For those wishing to travel to Orly - Paris' often forgotten airport but one that is closer to the city centre - take the blue RER B4 line and change at Antony for either a bus or Metro connection. For Charles de Gaulle, the service is direct - take the blue RER B3 line - but be careful not to confuse it with the B5 - a line that is home to some of Paris' less savoury areas and where tourists or business travellers can be an easy target.
A frequent sight is the distinctive green Parisian bus, although thankfully there seem to be far fewer of the ”bendy” type so beloved of London's Mayor. What appeal these monstrous buses have in London is unclear, apart from appearing mainly to clog up the city”s streets and pose a hazard to cyclists. There is a tramway, but which is currently limited in coverage.

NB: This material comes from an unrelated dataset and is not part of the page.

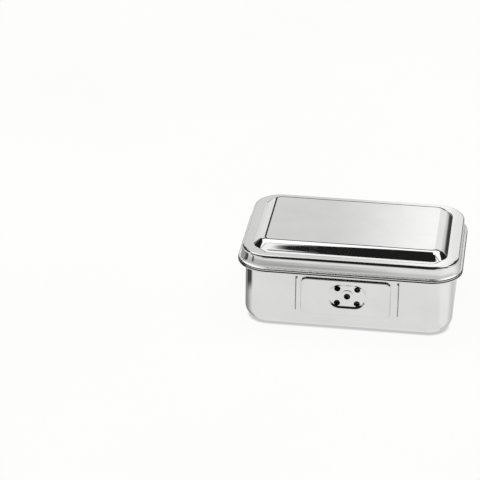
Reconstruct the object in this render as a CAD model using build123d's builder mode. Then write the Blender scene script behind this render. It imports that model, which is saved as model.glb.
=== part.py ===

A great way to see the sights of Paris is of course by taking one of the numerous Bateaux Mouches that ply the Seine, but for those more business-minded, there is the Batobus that stops at numerous points along the river.
Parisian taxi drivers seem to be a breed apart and aside from having one of the shortest patience spans on the planet, tend to offer some fairly jaundiced views of the world - and of the city”s transport policy in particular. They are however, as valuable a guide as anywhere with up-to-date tips, although it tends to be delivered in rapid-fire French.
The traveller also needs to be wary of Paris' ubiquitous and seemingly multiplying small motorbike riders, who weave and dodge their way between cars and pedestrians, as well as the ever-present rollerbladers.
The French capital offers as many ways to circulate as London, but it does it far more cheaply and generally, for longer hours. Certainly the Metro could do with a wash and brush up, but its value for money makes it a sure-fire winner compared to the tube.
Just one aspect to be aware of however: the French enthusiasm for walking out on strike on any one of numerous pretexts is not a myth and public transport is a favourite mechanism to voice disapproval.